On the whole, the Bench after considering all aspects then observes in para 26 that, “On the basis of above discussion and considering the facts and circumstances of the case, it appears that the relationship between the parties has deteriorated to the extent that there is no possibility of any reconciliation. Their relationship has reached to the point from where there appears no possibility of harmonious conjugal relationships or there being living together as husband and wife and discharging the matrimonial duties. This itself amounts to a cruelty, if allowed to continue. In these circumstances, the appeal is liable to be allowed.”

Interestingly enough, it is then held in para 27 that, “However, before parting, we are also conscious of the interest of the minor son born out of the wedlock of the parties. It, would, therefore, be just to award an amount of Rs. 14 lakh to the respondent-wife for maintenance and education etc. of her son Master Yash Mahendra under Section 25 of the Hindu Marriage Act as one time alimony.”
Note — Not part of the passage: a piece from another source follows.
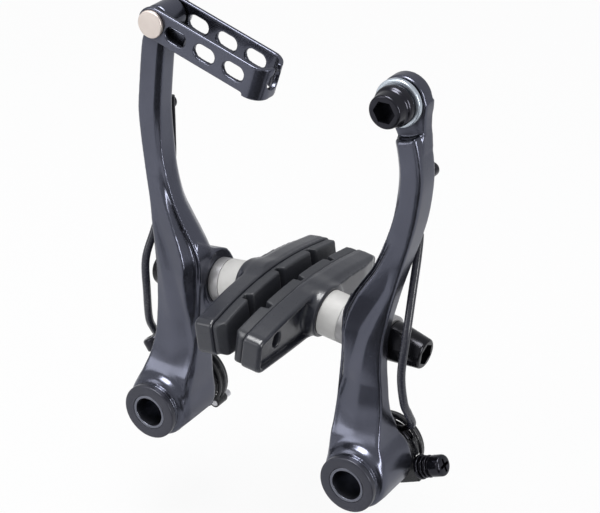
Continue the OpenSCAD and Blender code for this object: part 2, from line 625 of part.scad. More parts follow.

Lastly, it is then held in para 28 that, “For the aforesaid reasons, the appeal is allowed. The marriage solemnized between the parties on 10.12.2010 is hereby dissolved. The appellant is directed to pay Rs. 14 lakh (fourteen lakh only) to the respondent-wife as one time alimony under Section 25 of the Hindu Marriage Act. Out of this amount a sum of Rs. 10 lakh will be paid by him within one month from today, out of which Rs. 5.00 lakh would be a fixed deposit for five years in the name of his son, with his wife as nominee. The remaining amount will be paid by him within a span of two years in four equal half yearly installments.”
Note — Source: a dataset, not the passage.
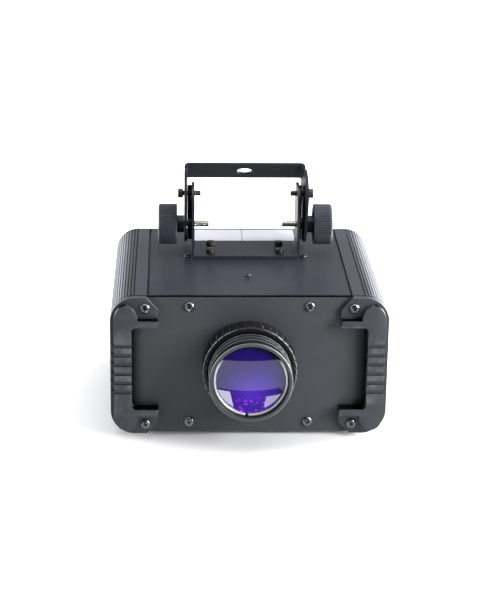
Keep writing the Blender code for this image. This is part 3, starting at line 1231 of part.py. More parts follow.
def make_control_board():
    half_x, half_y, half_z = (length / 2 for length in BOARD_SIZE)
    chip_x, chip_y, chip_z = BOARD_CHIP_SIZE
    centre = (BOARD_X, BOARD_Y, MIDDLE_HEIGHT)
    board = add_part("control_board", box_mesh((-half_x, -half_y, -half_z), (half_x, half_y, half_z)),
                     "circuit_board", location=centre)
    chips = []
    for y in (-chip_y, chip_y):
        chips.append(((-half_x - chip_x, y - chip_y / 2, -chip_z / 2), (0.0, y + chip_y / 2, chip_z / 2)))
    combine(board, add_cutter("board_chips", boxes_mesh(chips), location=centre), "UNION")
    pillar_y = half_y - BOARD_PILLAR_INSET
    pillar_z = half_z - BOARD_PILLAR_INSET
    reach = half_x + BOARD_PILLAR_LENGTH
    centres = [(reach / 2, y, z) for y in (-pillar_y, pillar_y) for z in (-pillar_z, pillar_z)]
    pillars = rods_mesh(centres, BOARD_PILLAR_RADIUS, reach, "X")
    combine(board, add_cutter("board_pillars", pillars, location=centre), "UNION")


def make_display():
    half_x = DISPLAY_SIZE[0] / 2
    half_z = DISPLAY_SIZE[1] / 2
    low = (-REAR_CONTROL_X - half_x, BODY_DEPTH - DISPLAY_DEPTH, DISPLAY_HEIGHT - half_z)
    high = (-REAR_CONTROL_X + half_x, BODY_DEPTH + DISPLAY_PROUD, DISPLAY_HEIGHT + half_z)
    add_part("display_window", box_mesh(low, high), "display_plastic")


def make_menu_buttons():
    seat = -PANEL_THICKNESS - GAP
    profile = [(0.0, BUTTON_PROUD), (BUTTON_RADIUS - BUTTON_EDGE, BUTTON_PROUD),
               (BUTTON_RADIUS, BUTTON_PROUD - BUTTON_EDGE), (BUTTON_RADIUS, seat),
               (BUTTON_FLANGE_RADIUS, seat), (BUTTON_FLANGE_RADIUS, -BUTTON_DEPTH), (0.0, -BUTTON_DEPTH)]
    for number, x in enumerate(reversed(button_places()), 1):
        button = add_part("menu_button_" + str(number), turned_mesh(profile, False), "black_plastic",
                          location=(x, BODY_DEPTH, BUTTON_HEIGHT), rotation=BACKWARD)
        turn(button, COARSE)


def make_power_inlet():
    flange_low = BODY_DEPTH + GAP
    flange_high = flange_low + FLANGE_THICKNESS
    outline = centred_rectangle(-REAR_CONTROL_X, INLET_HEIGHT, INLET_FLANGE)
    inlet = add_part("power_inlet", plate_mesh([outline], FLANGE_THICKNESS), "black_plastic",
                     location=(0.0, (flange_low + flange_high) / 2, 0.0))
    half_x = INLET_SIZE[0] / 2
    half_z = INLET_SIZE[1] / 2
    shell = box_mesh((-REAR_CONTROL_X - half_x, BODY_DEPTH - INLET_DEPTH, INLET_HEIGHT - half_z),
                     (-REAR_CONTROL_X + half_x, flange_low + FLANGE_THICKNESS / 2, INLET_HEIGHT + half_z))
    combine(inlet, add_cutter("inlet_shell", shell), "UNION")
    half_x = INLET_CAVITY[0] / 2
    half_z = INLET_CAVITY[1] / 2
    floor = BODY_DEPTH - INLET_DEPTH + CAVITY_FLOOR
    cavity = box_mesh((-REAR_CONTROL_X - half_x, floor, INLET_HEIGHT - half_z),
                      (-REAR_CONTROL_X + half_x, flange_high + CUT_MARGIN, INLET_HEIGHT + half_z))
    combine(inlet, add_cutter("inlet_cavity", cavity), "DIFFERENCE")


def make_data_sockets():
    for name, height in (("data_in_socket", SOCKET_IN_HEIGHT), ("data_out_socket", SOCKET_OUT_HEIGHT)):
        outline = centred_rectangle(REAR_CONTROL_X, height, SOCKET_FLANGE)
        y = BODY_DEPTH + GAP + FLANGE_THICKNESS / 2
        socket = add_part(name, plate_mesh([outline], FLANGE_THICKNESS), "black_plastic",
                          location=(0.0, y, 0.0))
        front = BODY_DEPTH - SOCKET_DEPTH
        shell_centre = (REAR_CONTROL_X, (front + y) / 2, height)
        shell = rods_mesh([shell_centre], SOCKET_RADIUS, y - front, "Y", MEDIUM)
        combine(socket, add_cutter(name + "_shell", shell), "UNION")
        floor = front + CAVITY_FLOOR
        mouth = y + FLANGE_THICKNESS / 2 + CUT_MARGIN
        cavity_centre = (REAR_CONTROL_X, (floor + mouth) / 2, height)
        cavity = rods_mesh([cavity_centre], SOCKET_CAVITY_RADIUS, mouth - floor, "Y", MEDIUM)
        combine(socket, add_cutter(name + "_cavity", cavity), "DIFFERENCE")


make_front_panel()
make_rear_panel()
make_top_cover()
make_base_tray()
make_side_profiles()
make_guards()
make_feet()
make_front_screws()
make_cover_screw()
make_lens_mount()
make_focus_ring()
make_lens_barrel()
make_front_lens()
make_retaining_ring()
make_yoke()
make_mount_saddle()
make_saddle_bolts()
make_limit_bolts()
make_spacers()
make_knobs()
make_studs()
make_optics_bracket()
make_condenser()
make_wheels_and_motors()
make_led_module()
make_heat_sink()
make_fan()
make_power_supply()
make_control_board()
make_display()
make_menu_buttons()
make_power_inlet()
make_data_sockets()
bpy.context.view_layer.update()
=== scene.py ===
import math

import bmesh
import bpy
from mathutils import Matrix, Vector


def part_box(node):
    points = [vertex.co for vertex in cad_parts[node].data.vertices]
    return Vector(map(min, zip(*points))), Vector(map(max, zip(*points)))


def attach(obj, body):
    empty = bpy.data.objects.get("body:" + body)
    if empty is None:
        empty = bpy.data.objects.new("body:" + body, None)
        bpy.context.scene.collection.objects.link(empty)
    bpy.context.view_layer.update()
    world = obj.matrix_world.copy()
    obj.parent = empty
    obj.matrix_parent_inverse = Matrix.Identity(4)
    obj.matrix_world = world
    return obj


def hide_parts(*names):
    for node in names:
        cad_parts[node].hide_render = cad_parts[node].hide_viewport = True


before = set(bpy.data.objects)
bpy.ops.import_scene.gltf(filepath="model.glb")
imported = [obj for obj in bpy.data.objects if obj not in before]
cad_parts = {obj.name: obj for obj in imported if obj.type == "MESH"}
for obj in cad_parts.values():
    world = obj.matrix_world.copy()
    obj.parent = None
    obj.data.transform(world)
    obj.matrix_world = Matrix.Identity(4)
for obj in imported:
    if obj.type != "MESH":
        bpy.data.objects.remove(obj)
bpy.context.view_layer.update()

print("frame loaded,", len(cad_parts), "nodes")

# Lengths are in metres. Y is counted from the front panel's face and heights from the body's underside.
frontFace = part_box("front_panel")[0].y
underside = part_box("base_tray")[0].z
coverLow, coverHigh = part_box("top_cover")
bodyHeight = coverHigh.z - underside
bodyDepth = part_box("rear_panel")[1].y - frontFace
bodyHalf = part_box("right_guard")[1].x
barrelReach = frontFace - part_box("lens_barrel")[0].y

fromPanel = Matrix.Translation((0.0, frontFace, underside))
toFront = Matrix.Rotation(math.pi / 2, 4, "X")       # carries a piece's own height onto -Y
toBack = Matrix.Rotation(-math.pi / 2, 4, "X")
toRight = Matrix.Rotation(math.pi / 2, 4, "Y")
toLeft = Matrix.Rotation(-math.pi / 2, 4, "Y")
toTop = Matrix.Identity(4)
toFloor = Matrix.Rotation(math.pi, 4, "X")
gap = 0.0003             # the usual gap between one piece and the next
overcut = 0.001          # how far a cutter stands out of what it cuts
weldReach = 0.000002
sides = {"left": -1, "right": 1}
outward = {"left": toLeft, "right": toRight}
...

In all fairness, it has to be applauded, appreciated and admired most lavishly not just what the Uttarakhand High Court Bench comprising of Justice RC Khulbe and Justice Sudhanshu Dhulia has so very rightly ruled in this highly commendable judgment but also the appellant-husband who has taken his wife to the court to ensure that his mother does not suffer interminably for no fault of hers! This is the best inspiration for every son to follow. It is usually seen that most of the men prefer to side with their wife and desert their parents in one go at the call of their wife very conveniently forgetting that it is their parents who gave their whole life for them and nurtured them with full love and affection by sacrificing their own comforts and enjoyments! But Sheenu Mahendru very rightly decided to opt for his old mother when his wife pressurized him to leave his mother for which he must be commended lavishly in no uncertain terms! Also, the gist of this extremely laudable, landmark and latest judgment is that, “Wife is expected to be with the husband’s family. Wife is not expected to be with her own parent’s family. She cannot compel her husband to stay separately from his mother without justifiable reason.” There can be no denying it!